WASHINGTON – From wildly different political vantages, U.S. Reps. John Kline and Keith Ellison and Sen. Al Franken have spent the better part of July urging colleagues to peel back the 14-year-old No Child Left Behind law and replace it with fewer tests and fewer federal requirements.

The work is more than a decade in the making, and each Minnesota member has a different desire in the outcome.

And because it's education politics, there are odd bedfellows.

Democrats, the U.S. Chamber of Commerce and civil rights leaders are urging states to retain testing requirements and some level of federal accountability. On the other side, Tea Party groups, liberal and mostly urban parents, and many Republicans are pushing for more local control and the easing of testing in schools.

The debates on Capitol Hill have been emotional.

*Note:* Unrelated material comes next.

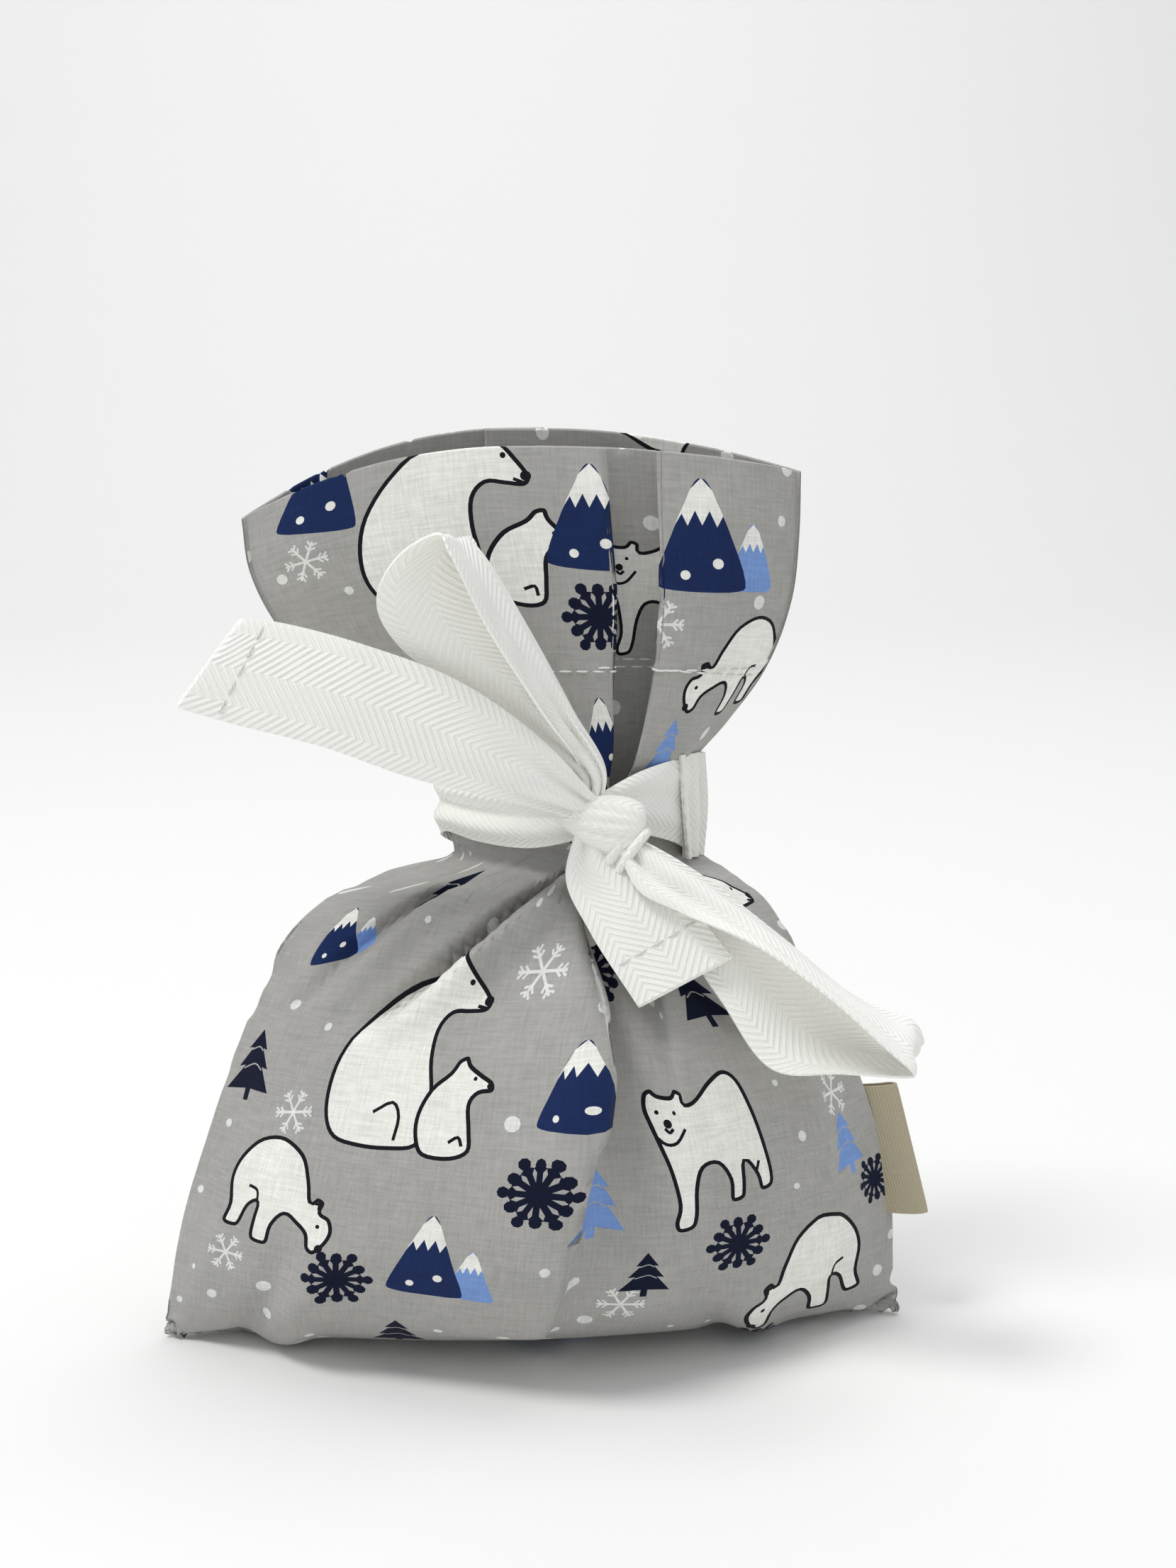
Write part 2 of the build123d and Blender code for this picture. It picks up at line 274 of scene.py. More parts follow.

The Republican-controlled House already has passed a measure that strips out many of the original tenets of former President George W. Bush's signature No Child Left Behind, including giving states a lot more power to decide how to handle failing schools.

The House proposal, authored by Kline, who chairs the House Education and Workforce Committee, eliminates some annual reporting requirements and blocks the Common Core, a national set of education standards that has become anathema for Republican policymakers.

For Kline, getting a bill to President Obama's desk would be a career achievement. He believes No Child's current form is unworkable for schools and wants to block the Obama administration from giving more waivers to states to do whatever they want.

His bill passed last week without a single Democrat voting yes.

Maybe that's why Kline said he isn't taking a victory lap yet. The Senate still has to pass its version and because Senate rules require 60 votes for passage, the bill is more bipartisan.

This means it will get tossed back to Kline, and he eventually will have to negotiate a broader deal — likely with some Democrats — to achieve support for another House passage.

"I think the place you start are places where we already know we have firm agreement," Kline said.

Ellison, who navigates a markedly different political sphere from Kline, also wants less testing. He actually was among a handful of Democrats who supported a mostly Republican measure to allow parents to opt their students out of testing requirements altogether. It's something he said he supported after hearing from parents in Minneapolis, which has one of the highest "opt-out" testing rates in the nation.

Ellison said he is most passionate about poor kids' funding, though, which is why he didn't support Kline's measure.

"Our country doesn't have a problem with educating well-to-do kids, but we need to make sure that kids with lower-income backgrounds can have a good shot at an education, and I think this bill did the opposite of that and I think that's pretty disappointing," Ellison said.

Franken, a Democrat who sits on the Senate's education committee, has fingerprints all over the final bill, including better principal training and a school counseling measure. He also led an antibullying measure for gay and lesbian students, which failed on Tuesday, and went to the Senate floor this week brandishing large color photos of adolescents who took their own lives because they were bullied.

"It is our responsibility, not just as senators but as adults, to protect children," he said, after talking about teen suicide.

Looming behind the volleys on Capitol Hill is what the White House plans to do with a bipartisan compromise that could remove a lot of federal authority. Officials there have issued a veto threat to Kline's bill, and have indicated they don't like the Senate bill.

The White House stopped short of issuing a veto threat, though.

Franken said that when House and Senate leaders get together, the man in the White House will be the ultimate check and balance.

"What you have to understand is for a bill to become law, it needs the president's signature, so there's that," he said, deadpanning.

Asked whether he worried about having to vote on a bill that is too conservative, Franken said: "The check here is that we control the executive branch of government and the president has to sign this, and believe me, everyone has been very well aware of this piece."

Rick Hess, a resident scholar at the American Enterprise Institute and a close friend of Kline's, says the odds of the two chambers coming together to craft a bill that Obama agrees to are low.

With a 2016 presidential election looming large, the time to move large policy pieces of legislation is right now, he said.

"The challenge is finding a way to reconcile some of these differences … in a way you can carry the House and the president will sign it," Hess said. "That will be a real challenge."